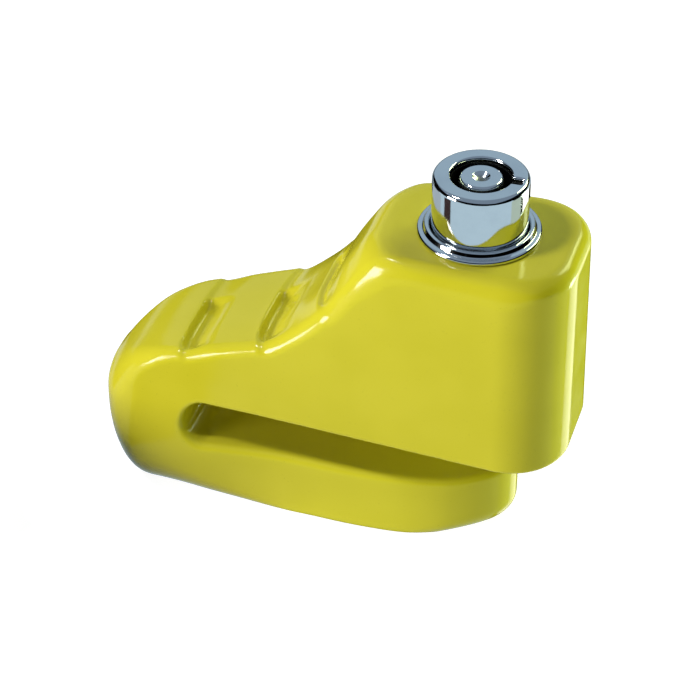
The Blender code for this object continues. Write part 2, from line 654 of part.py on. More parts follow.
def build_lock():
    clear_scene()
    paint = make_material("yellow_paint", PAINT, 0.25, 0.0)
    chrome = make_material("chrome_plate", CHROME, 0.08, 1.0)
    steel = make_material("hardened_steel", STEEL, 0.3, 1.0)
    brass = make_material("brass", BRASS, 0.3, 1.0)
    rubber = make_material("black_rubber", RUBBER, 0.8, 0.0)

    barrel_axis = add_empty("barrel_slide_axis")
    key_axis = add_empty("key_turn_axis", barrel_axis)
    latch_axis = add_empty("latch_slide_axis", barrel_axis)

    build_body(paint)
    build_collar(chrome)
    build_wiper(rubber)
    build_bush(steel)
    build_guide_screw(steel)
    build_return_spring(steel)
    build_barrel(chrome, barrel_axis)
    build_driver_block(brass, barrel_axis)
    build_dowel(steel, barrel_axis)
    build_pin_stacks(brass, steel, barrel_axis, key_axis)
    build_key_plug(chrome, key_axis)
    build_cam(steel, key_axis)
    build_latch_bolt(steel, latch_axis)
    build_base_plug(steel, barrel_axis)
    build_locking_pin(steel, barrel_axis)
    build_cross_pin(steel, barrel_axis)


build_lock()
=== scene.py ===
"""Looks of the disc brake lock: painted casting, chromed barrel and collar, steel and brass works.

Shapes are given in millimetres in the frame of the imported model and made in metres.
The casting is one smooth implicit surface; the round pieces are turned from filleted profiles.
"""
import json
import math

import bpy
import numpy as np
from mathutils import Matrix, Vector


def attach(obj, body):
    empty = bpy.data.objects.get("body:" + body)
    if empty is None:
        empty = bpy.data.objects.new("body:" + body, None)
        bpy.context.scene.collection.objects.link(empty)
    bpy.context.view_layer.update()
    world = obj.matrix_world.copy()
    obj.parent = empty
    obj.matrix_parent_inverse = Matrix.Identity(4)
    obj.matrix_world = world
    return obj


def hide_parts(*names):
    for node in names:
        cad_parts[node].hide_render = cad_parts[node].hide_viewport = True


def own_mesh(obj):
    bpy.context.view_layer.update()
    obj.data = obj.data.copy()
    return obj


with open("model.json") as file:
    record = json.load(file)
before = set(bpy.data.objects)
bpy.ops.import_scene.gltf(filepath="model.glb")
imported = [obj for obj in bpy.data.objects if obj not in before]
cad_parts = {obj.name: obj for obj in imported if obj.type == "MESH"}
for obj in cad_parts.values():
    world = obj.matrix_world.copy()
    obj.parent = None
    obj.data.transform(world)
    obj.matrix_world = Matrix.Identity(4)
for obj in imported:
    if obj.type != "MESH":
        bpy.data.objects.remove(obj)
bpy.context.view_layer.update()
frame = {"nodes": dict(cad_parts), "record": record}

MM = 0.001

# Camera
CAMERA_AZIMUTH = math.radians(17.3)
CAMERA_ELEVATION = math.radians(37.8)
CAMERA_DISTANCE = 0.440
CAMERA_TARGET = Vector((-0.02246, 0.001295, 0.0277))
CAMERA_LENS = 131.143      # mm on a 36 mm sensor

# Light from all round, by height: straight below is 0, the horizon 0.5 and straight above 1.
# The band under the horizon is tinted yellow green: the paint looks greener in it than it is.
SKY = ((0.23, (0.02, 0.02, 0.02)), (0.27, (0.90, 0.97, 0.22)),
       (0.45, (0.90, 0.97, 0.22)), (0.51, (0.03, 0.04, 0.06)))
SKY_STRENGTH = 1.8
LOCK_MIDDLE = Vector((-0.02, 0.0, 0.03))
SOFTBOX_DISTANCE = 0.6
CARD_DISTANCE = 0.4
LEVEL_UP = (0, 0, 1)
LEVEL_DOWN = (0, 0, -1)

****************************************

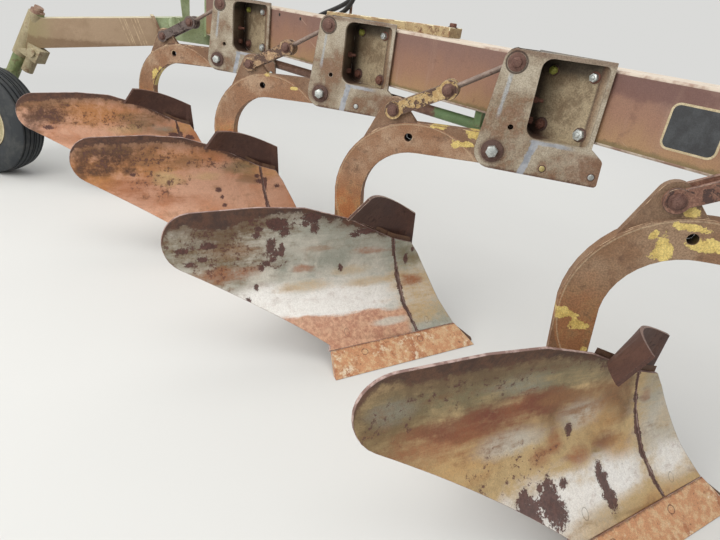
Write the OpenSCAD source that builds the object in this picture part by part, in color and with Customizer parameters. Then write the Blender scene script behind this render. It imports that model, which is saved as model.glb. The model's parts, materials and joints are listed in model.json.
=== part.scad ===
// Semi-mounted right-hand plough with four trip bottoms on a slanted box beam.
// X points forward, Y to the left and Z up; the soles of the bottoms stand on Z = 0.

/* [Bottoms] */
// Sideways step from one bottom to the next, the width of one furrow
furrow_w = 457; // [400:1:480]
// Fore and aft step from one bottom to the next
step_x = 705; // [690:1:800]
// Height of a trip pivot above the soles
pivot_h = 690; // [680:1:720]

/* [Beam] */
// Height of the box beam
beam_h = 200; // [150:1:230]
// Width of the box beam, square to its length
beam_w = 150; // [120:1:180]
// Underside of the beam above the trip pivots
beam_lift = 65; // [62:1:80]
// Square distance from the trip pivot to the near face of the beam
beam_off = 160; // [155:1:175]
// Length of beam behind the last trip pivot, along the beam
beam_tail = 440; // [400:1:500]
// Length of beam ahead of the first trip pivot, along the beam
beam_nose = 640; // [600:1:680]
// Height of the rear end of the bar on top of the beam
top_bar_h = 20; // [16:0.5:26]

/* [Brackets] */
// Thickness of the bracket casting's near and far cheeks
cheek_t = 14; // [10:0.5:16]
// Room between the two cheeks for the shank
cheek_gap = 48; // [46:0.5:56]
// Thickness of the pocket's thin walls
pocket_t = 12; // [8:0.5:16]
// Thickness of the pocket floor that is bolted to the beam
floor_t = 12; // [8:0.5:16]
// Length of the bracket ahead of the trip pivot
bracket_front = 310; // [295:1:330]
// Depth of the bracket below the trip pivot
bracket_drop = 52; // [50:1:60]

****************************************

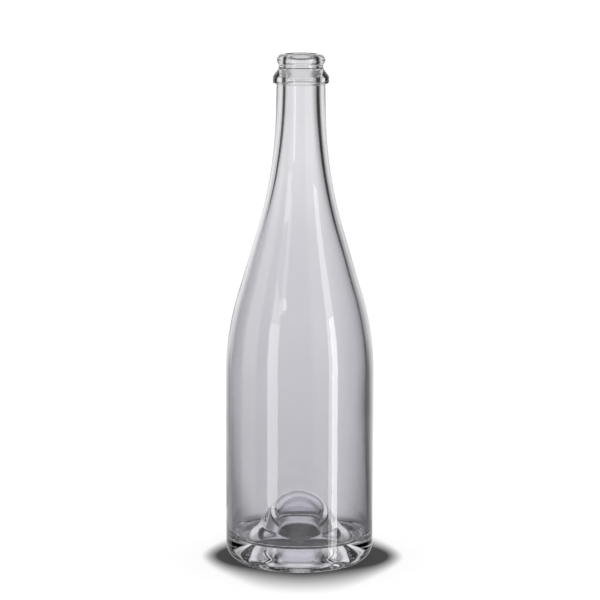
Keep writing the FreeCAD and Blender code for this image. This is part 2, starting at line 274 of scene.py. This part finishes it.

****************************************

Work required | Extract exactly and only these lines: the line containing "Write the OpenSCAD", the line containing "stand on Z = 0.", and every line between them.

Written response |
Write the OpenSCAD source that builds the object in this picture part by part, in color and with Customizer parameters. Then write the Blender scene script behind this render. It imports that model, which is saved as model.glb. The model's parts, materials and joints are listed in model.json.
=== part.scad ===
// Semi-mounted right-hand plough with four trip bottoms on a slanted box beam.
// X points forward, Y to the left and Z up; the soles of the bottoms stand on Z = 0.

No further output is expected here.